→ Exercise objective:
Everything from the first line down to the line containing "foil_inset = 0.35" should be reproduced exactly; please include nothing else.
━━━━━━━━━━━━━━━━━━━━━━━━━━━━━━
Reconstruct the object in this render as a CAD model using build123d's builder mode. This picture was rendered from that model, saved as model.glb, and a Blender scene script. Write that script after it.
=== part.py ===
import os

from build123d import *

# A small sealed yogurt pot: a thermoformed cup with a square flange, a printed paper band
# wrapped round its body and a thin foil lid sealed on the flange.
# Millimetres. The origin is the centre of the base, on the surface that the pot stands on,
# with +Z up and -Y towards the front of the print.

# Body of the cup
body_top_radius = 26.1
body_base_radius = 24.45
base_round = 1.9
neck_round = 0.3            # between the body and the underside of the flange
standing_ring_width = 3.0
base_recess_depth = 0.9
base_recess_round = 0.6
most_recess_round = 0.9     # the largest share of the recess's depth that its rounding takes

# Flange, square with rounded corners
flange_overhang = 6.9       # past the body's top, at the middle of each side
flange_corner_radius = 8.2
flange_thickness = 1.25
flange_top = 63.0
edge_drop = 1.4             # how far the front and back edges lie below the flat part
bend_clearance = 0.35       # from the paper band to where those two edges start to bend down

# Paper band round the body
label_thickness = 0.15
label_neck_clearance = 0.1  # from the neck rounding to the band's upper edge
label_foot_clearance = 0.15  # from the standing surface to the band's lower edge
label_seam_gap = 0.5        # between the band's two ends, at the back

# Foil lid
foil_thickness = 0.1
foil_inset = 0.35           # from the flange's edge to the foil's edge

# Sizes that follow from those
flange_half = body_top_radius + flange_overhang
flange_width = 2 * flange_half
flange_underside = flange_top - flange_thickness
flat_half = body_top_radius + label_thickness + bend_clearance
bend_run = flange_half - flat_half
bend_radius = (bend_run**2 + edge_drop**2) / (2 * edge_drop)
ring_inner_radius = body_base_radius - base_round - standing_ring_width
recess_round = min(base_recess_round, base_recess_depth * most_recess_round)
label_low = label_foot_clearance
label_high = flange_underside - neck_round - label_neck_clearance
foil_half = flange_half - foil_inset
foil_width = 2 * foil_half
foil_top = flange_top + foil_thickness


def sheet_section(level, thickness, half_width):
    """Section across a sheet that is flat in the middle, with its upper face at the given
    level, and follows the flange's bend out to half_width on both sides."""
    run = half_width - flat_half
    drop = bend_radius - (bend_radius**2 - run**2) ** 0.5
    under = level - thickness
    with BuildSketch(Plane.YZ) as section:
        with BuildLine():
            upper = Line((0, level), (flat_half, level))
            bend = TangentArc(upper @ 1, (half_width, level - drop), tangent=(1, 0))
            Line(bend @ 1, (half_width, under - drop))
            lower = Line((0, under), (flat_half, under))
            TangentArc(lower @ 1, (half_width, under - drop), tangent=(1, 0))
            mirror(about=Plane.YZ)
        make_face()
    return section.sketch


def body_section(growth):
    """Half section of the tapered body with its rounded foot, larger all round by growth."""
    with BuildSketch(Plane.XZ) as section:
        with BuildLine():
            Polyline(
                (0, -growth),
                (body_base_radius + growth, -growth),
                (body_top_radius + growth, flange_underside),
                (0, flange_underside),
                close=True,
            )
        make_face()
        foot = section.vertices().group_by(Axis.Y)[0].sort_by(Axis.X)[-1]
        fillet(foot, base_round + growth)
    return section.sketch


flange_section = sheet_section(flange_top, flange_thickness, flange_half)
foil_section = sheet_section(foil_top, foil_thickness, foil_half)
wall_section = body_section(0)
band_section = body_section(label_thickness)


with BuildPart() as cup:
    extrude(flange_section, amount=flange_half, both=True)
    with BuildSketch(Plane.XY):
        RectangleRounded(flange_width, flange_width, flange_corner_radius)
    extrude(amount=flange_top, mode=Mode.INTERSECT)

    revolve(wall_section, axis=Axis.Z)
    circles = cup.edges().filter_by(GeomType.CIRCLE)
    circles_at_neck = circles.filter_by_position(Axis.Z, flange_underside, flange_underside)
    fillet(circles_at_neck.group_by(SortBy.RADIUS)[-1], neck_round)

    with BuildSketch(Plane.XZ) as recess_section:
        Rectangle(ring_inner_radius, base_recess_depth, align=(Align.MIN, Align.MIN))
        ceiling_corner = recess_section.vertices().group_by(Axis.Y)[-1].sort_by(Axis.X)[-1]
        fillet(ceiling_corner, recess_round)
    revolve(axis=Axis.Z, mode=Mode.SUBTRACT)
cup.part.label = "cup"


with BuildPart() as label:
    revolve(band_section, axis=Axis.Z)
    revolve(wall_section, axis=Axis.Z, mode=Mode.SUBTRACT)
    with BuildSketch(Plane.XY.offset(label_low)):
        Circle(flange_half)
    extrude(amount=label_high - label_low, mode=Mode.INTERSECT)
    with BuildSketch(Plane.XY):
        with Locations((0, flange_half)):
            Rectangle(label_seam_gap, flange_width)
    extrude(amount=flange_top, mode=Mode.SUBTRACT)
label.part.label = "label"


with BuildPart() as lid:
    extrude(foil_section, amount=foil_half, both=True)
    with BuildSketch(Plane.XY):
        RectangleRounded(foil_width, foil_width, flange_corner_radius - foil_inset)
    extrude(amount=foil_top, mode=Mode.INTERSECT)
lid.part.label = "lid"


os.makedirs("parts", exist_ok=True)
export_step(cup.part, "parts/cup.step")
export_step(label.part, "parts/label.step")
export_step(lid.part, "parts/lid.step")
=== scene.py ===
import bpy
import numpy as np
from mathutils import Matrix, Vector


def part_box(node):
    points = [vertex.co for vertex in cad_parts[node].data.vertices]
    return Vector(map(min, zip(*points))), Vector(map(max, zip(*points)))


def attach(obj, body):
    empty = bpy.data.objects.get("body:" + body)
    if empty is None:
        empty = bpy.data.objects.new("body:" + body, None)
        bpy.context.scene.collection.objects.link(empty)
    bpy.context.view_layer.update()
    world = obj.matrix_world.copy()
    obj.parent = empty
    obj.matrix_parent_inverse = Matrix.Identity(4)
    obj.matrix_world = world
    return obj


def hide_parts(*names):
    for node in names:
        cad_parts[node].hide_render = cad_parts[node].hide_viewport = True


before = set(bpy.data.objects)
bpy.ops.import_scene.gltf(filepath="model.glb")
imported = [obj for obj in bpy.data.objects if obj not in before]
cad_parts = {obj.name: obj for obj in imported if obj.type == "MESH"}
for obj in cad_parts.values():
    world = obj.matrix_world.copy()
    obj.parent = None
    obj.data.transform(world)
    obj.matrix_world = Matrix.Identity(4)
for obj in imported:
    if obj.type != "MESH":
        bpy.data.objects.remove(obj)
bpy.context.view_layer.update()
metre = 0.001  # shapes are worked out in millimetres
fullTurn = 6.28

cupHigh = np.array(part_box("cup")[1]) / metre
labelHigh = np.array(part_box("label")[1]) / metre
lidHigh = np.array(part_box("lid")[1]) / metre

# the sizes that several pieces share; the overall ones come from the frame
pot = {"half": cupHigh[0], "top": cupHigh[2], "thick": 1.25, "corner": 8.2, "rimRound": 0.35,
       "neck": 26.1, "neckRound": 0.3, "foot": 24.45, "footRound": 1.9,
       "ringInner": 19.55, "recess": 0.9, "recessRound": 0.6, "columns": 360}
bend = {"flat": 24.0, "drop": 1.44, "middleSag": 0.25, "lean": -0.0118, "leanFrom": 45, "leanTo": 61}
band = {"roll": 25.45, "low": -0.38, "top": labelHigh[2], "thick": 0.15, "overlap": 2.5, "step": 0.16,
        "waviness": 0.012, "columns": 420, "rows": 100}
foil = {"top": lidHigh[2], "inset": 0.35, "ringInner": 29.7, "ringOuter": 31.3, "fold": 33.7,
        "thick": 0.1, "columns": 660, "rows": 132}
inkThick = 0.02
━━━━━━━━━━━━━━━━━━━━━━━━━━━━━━
→ Task solution:
Reconstruct the object in this render as a CAD model using build123d's builder mode. This picture was rendered from that model, saved as model.glb, and a Blender scene script. Write that script after it.
=== part.py ===
import os

from build123d import *

# A small sealed yogurt pot: a thermoformed cup with a square flange, a printed paper band
# wrapped round its body and a thin foil lid sealed on the flange.
# Millimetres. The origin is the centre of the base, on the surface that the pot stands on,
# with +Z up and -Y towards the front of the print.

# Body of the cup
body_top_radius = 26.1
body_base_radius = 24.45
base_round = 1.9
neck_round = 0.3            # between the body and the underside of the flange
standing_ring_width = 3.0
base_recess_depth = 0.9
base_recess_round = 0.6
most_recess_round = 0.9     # the largest share of the recess's depth that its rounding takes

# Flange, square with rounded corners
flange_overhang = 6.9       # past the body's top, at the middle of each side
flange_corner_radius = 8.2
flange_thickness = 1.25
flange_top = 63.0
edge_drop = 1.4             # how far the front and back edges lie below the flat part
bend_clearance = 0.35       # from the paper band to where those two edges start to bend down

# Paper band round the body
label_thickness = 0.15
label_neck_clearance = 0.1  # from the neck rounding to the band's upper edge
label_foot_clearance = 0.15  # from the standing surface to the band's lower edge
label_seam_gap = 0.5        # between the band's two ends, at the back

# Foil lid
foil_thickness = 0.1
foil_inset = 0.35           # from the flange's edge to the foil's edge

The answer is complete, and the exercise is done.